begin Data block

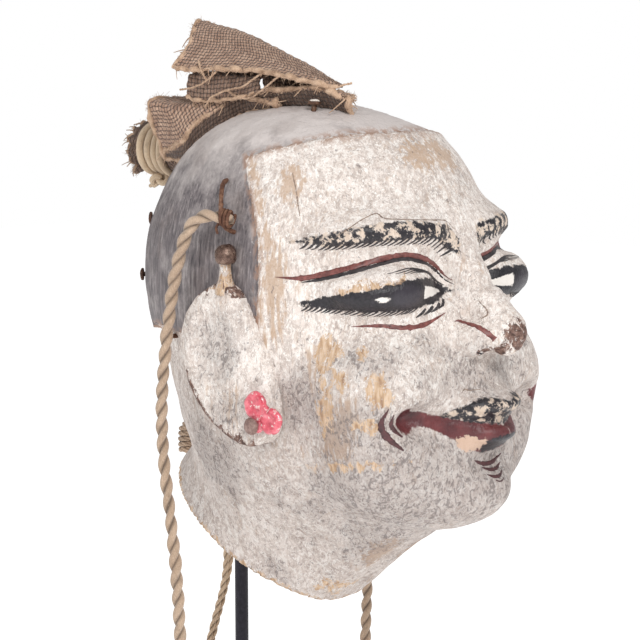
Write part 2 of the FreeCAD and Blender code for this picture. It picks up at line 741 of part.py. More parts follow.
def make_cloths():
    """Three cloth layers as plain closed solids, clear of the crown below them."""
    clear = head_skull("CrownClear", "cloth_gap")
    lower_pad = box_between("LowerPad", "pad_half", "pad_rear", "pad_front", "pad_low", "pad_top")
    lashing_room = stub_cylinder("LashingRoom", "wrap_dia / 2 + lash_wire + 0.4", size("lash_first") - 1.6, "40")
    wrap = stub_cylinder("WrapTube", "wrap_dia / 2", size("wrap_start"), "wrap_long")
    flare = shape_of("Cone", "WrapFlare", Radius1="wrap_dia / 2", Radius2="flare_dia / 2",
                     Height="flare_long")
    flare.Placement = Placement(stub_point(size("flare_start")), Rotation(Vector(0, 0, 1), stub_axis()))
    whole = fuse("LowerWhole", [cut("LowerPadRoom", lower_pad, lashing_room), wrap, flare])
    stub_room = stub_cylinder("StubRoom", "stub_dia / 2 + 0.05", 0.0, "80")
    open_wrap = cut("LowerOpen", whole, stub_room)
    node("cloth_lower", cut("ClothLower", open_wrap, clear))

    middle = box_between("MiddleBox", "sheet_half", "sheet_rear", "sheet_front", "sheet_low", "sheet_top")
    over_lower = box_between("LowerRoom", "pad_half + 1", "pad_rear", "pad_front + 0.3", "pad_low",
                             "pad_top + 0.3")
    node("cloth_middle", cut("ClothMiddle", cut("MiddleClear", middle, over_lower), clear))

    wedge = doc.addObject("Part::Wedge", "UpperWedge")
    # the wedge's own Y is its height and its own Z runs along the head, front to rear
    for prop, text in (("Xmin", "-peak_half"), ("Xmax", "peak_half"), ("Ymin", "0"),
                       ("Ymax", "peak_top - peak_low"), ("Zmin", "-peak_rear"), ("Zmax", "peak_front"),
                       ("X2min", "-2"), ("X2max", "2"), ("Z2min", "-peak_rear - 2"), ("Z2max", "-peak_rear + 4")):
        bind(wedge, prop, text)
    place(wedge, z="peak_low", turn=Rotation(Vector(1, 0, 0), 90))
    node("cloth_upper", wedge)


# ---------------------------------------------------------------- build, test and write
def check_document():
    doc.recompute()
    for obj in doc.Objects:
        if "Invalid" in obj.State or "Error" in obj.State:
            raise ValueError(f"{obj.Name} failed: {obj.State}")
    for name, obj in nodes.items():
        shape = obj.Shape
        if shape.isNull() or not shape.isValid() or not shape.Solids:
            raise ValueError(f"{name} has no good solid")


def main():
    make_base_block()
    make_base_felt()
    make_rod()
    make_rod_fasteners()
    make_liner()
    ears = {side: make_ear(side) for side in SIDES}
    make_head(ears)
    for side in SIDES:
        make_ear_nail(side)
        make_temple_staple(side)
        make_earring(side)
    make_nail_groups()
    make_cords()
    make_nape_fittings()
    make_topknot()
    make_cloths()
    check_document()
    os.makedirs("parts", exist_ok=True)
    for name, obj in nodes.items():
        obj.Shape.exportStep(f"parts/{name}.step")
        box = obj.Shape.BoundBox
        print(f"{name}: {len(obj.Shape.Solids)} solid(s), volume {obj.Shape.Volume:.0f}, "
              f"X {box.XMin:.1f}..{box.XMax:.1f}, Y {box.YMin:.1f}..{box.YMax:.1f}, "
              f"Z {box.ZMin:.1f}..{box.ZMax:.1f}")


main()
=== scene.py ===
"""Looks for the carved puppet head on its turning rod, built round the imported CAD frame.

Sizes in the modelling code are millimetres in the part's own frame (face towards -Y, puppet's right at -X);
mesh_object() turns them into metres. All random draws come from seeded generators.
"""
import math

import bpy
import numpy as np
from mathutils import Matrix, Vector, noise
from mathutils.bvhtree import BVHTree
from mathutils.kdtree import KDTree


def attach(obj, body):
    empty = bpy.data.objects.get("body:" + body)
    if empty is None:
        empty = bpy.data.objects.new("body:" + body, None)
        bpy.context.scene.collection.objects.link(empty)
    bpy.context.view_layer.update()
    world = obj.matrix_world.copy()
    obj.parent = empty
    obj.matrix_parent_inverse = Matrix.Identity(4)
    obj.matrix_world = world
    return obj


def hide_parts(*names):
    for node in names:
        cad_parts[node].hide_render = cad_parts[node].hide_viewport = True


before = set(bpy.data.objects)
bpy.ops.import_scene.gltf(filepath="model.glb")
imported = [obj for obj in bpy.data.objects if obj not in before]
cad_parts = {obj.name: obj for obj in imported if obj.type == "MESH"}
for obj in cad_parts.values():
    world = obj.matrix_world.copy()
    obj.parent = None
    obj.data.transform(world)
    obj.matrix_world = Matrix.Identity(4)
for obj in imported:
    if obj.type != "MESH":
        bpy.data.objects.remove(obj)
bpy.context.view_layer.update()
MM = 0.001


# ================================================================ small maths
def unit(v):
    v = np.asarray(v, float)
    return v / (np.linalg.norm(v, axis=-1, keepdims=True) + 1e-12)


def smoothstep(low, high, x):
    t = np.clip((x - low) / (high - low), 0, 1)
    return t * t * (3 - 2 * t)


def catmull(t, values, where):
    """Smooth curve through values at rising t, read off at each place; works down the first axis of values."""
    t, values, where = np.asarray(t, float), np.asarray(values, float), np.asarray(where, float)
    slope = np.gradient(values, t, axis=0)
    i = np.clip(np.searchsorted(t, where, side="right") - 1, 0, len(t) - 2)
    shape = where.shape + (1,) * (values.ndim - 1)
    step = (t[i + 1] - t[i]).reshape(shape)
    s = (where - t[i]).reshape(shape) / step
    return ((2 * s ** 3 - 3 * s ** 2 + 1) * values[i] + (s ** 3 - 2 * s ** 2 + s) * step * slope[i]
            + (-2 * s ** 3 + 3 * s ** 2) * values[i + 1] + (s ** 3 - s ** 2) * step * slope[i + 1])


def catmull_even(values, where):
    """The same through evenly spaced values, with places from 0 to 1."""
    return catmull(np.linspace(0, 1, len(values)), values, where)


def noise_at(points, scale, seed=0.0, octaves=1):
    """Perlin noise (about -1..1) at points in mm, features about `scale` mm across."""
    shift = Vector((seed * 17.3, seed * 9.1, seed * 5.7))
    values = np.zeros(len(points))
    for octave in range(octaves):
        step = scale / 2 ** octave
        layer = [noise.noise(Vector(p) / step + shift) for p in points]
        values += np.array(layer) / 2 ** octave
    return values


# ================================================================ mesh helpers
def mesh_object(name, points, faces, smooth=True):
    """A mesh object from points in mm."""
    mesh = bpy.data.meshes.new(name)
    mesh.from_pydata((np.asarray(points, float) * MM).tolist(), [], [list(f) for f in faces])
    mesh.validate()
    if smooth:
        mesh.polygons.foreach_set("use_smooth", [True] * len(mesh.polygons))
    mesh.update()
    obj = bpy.data.objects.new(name, mesh)
    bpy.context.scene.collection.objects.link(obj)
    return obj


class Builder:
    """Collects points and faces of several shells for one mesh."""

    def __init__(self):
        self.points = []
        self.faces = []
        self.count = 0

    def add(self, points, faces):
        self.points.append(np.asarray(points, float))
        self.faces.extend([tuple(int(i) + self.count for i in face) for face in faces])
        self.count += len(points)

    def object(self, name, smooth=True):
        return mesh_object(name, np.concatenate(self.points), self.faces, smooth)


def frames_along(path):
    """Tangent, normal and binormal at each point of a path, turned as little as possible."""
    path = np.asarray(path, float)
    tangent = unit(np.gradient(path, axis=0))
    start = np.array([0.0, 0.0, 1.0]) if abs(tangent[0][2]) < 0.9 else np.array([1.0, 0.0, 0.0])
    normal = unit(np.cross(tangent[0], start))
    normals = [normal]
    for t in tangent[1:]:
        normal = unit(normal - t * np.dot(normal, t))
        normals.append(normal)
    normals = np.array(normals)
    return tangent, normals, np.cross(tangent, normals)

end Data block

Given request -
Repeat exactly the lines from the one that contains "make_nape_fittings()" through the one that contains "cad_parts[node].hide_render = cad_parts[node].hide_viewport", and only those.

Full output -
    make_nape_fittings()
    make_topknot()
    make_cloths()
    check_document()
    os.makedirs("parts", exist_ok=True)
    for name, obj in nodes.items():
        obj.Shape.exportStep(f"parts/{name}.step")
        box = obj.Shape.BoundBox
        print(f"{name}: {len(obj.Shape.Solids)} solid(s), volume {obj.Shape.Volume:.0f}, "
              f"X {box.XMin:.1f}..{box.XMax:.1f}, Y {box.YMin:.1f}..{box.YMax:.1f}, "
              f"Z {box.ZMin:.1f}..{box.ZMax:.1f}")


main()
=== scene.py ===
"""Looks for the carved puppet head on its turning rod, built round the imported CAD frame.

Sizes in the modelling code are millimetres in the part's own frame (face towards -Y, puppet's right at -X);
mesh_object() turns them into metres. All random draws come from seeded generators.
"""
import math

import bpy
import numpy as np
from mathutils import Matrix, Vector, noise
from mathutils.bvhtree import BVHTree
from mathutils.kdtree import KDTree


def attach(obj, body):
    empty = bpy.data.objects.get("body:" + body)
    if empty is None:
        empty = bpy.data.objects.new("body:" + body, None)
        bpy.context.scene.collection.objects.link(empty)
    bpy.context.view_layer.update()
    world = obj.matrix_world.copy()
    obj.parent = empty
    obj.matrix_parent_inverse = Matrix.Identity(4)
    obj.matrix_world = world
    return obj


def hide_parts(*names):
    for node in names:
        cad_parts[node].hide_render = cad_parts[node].hide_viewport = True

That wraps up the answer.